Morjes!

Welcome to my blog. I write about fitting in, sticking out, and missing the motherland as a serial foreigner.

This is your life, blog style

You know that kind of friend who you can go without seeing for years, and then when you do see each other again, it's like you can pick up right where you left off?

I love that kind of friend. And fortunately, that kind of friend is a lot more common now that so many people have blogs. Because "where we left off" now means "you know, last Tuesday when I read your blog." I love it. And I love that it doesn't have that stalker-y feel so much anymore like it used to a couple of years ago.


When I got to thinking about it, I realized that there are a lot of people out there who I would have (unintentionally and sadly) gone out of contact with entirely if it weren't for blogs. Take my friend Britney, for example. We were best buds for the few short years we spent growing up together. Then she moved away and we wrote letters (like actual paper letters with postage and everything) but that eventually tapered off. Now, thanks to blogs, even though we haven't seen each other in probably 16 years, we are entirely up-to-date on each other's lives.

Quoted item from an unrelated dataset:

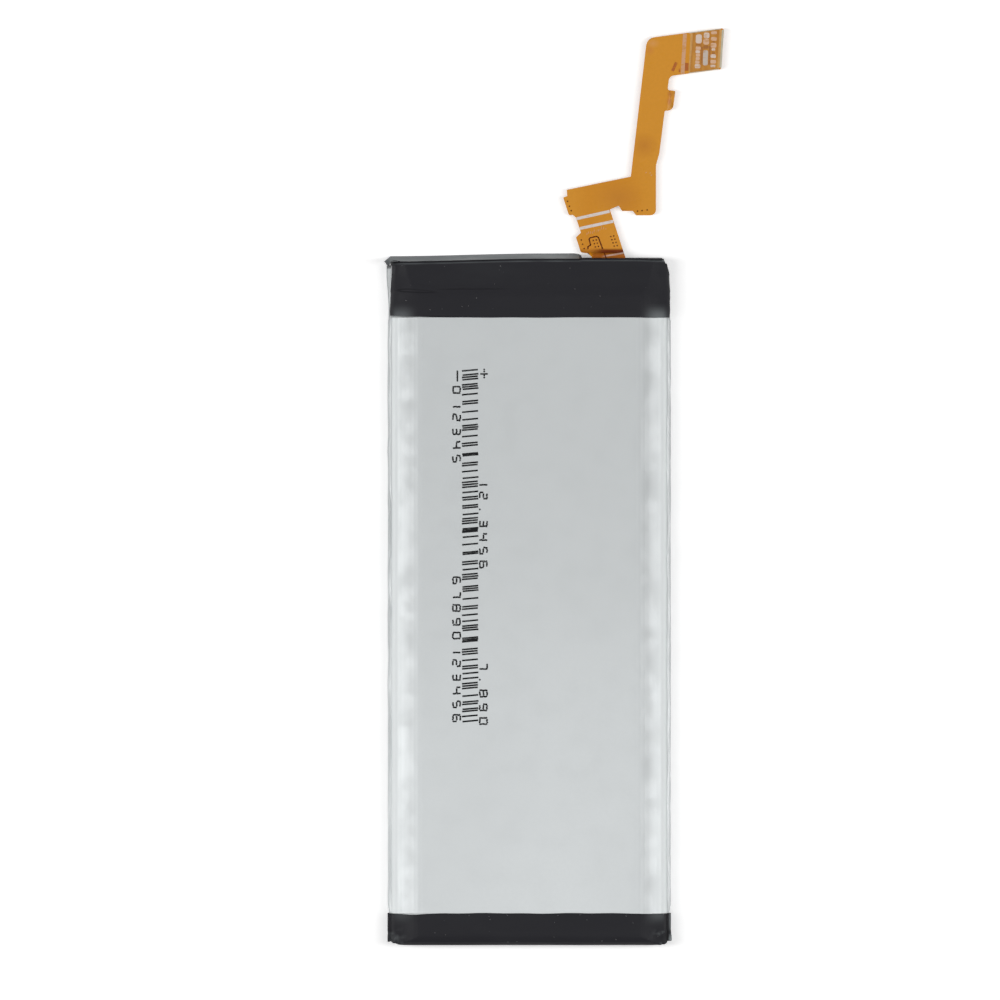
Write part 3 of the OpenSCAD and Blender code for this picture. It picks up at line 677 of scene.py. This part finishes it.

Also, take my friend Jen. She was my next-door roommate at the BYU and may have even slept on my floor a few times. I haven't seen her since early 2004. But that doesn't mean I can't show up in Boston, call her to come meet me at some Revolutionary War sites, and spend most of the day with her and her family! I met her son yesterday for the first time, but it hardly seemed like it since I knew what he looked like from her blog. As we chatted yesterday, we got to skip a lot of the boring "so what have you been up to?" recaps and get right to the good stuff. Like I said, I love it.

Does anyone else keep up on long-lost friends' blogs? And isn't it amazing how, upon seeing each other again, you can easily jump right back into a friendship after years apart?

ps - I made the November 22nd NaBloPoMo deadline by 30 minutes. Phew!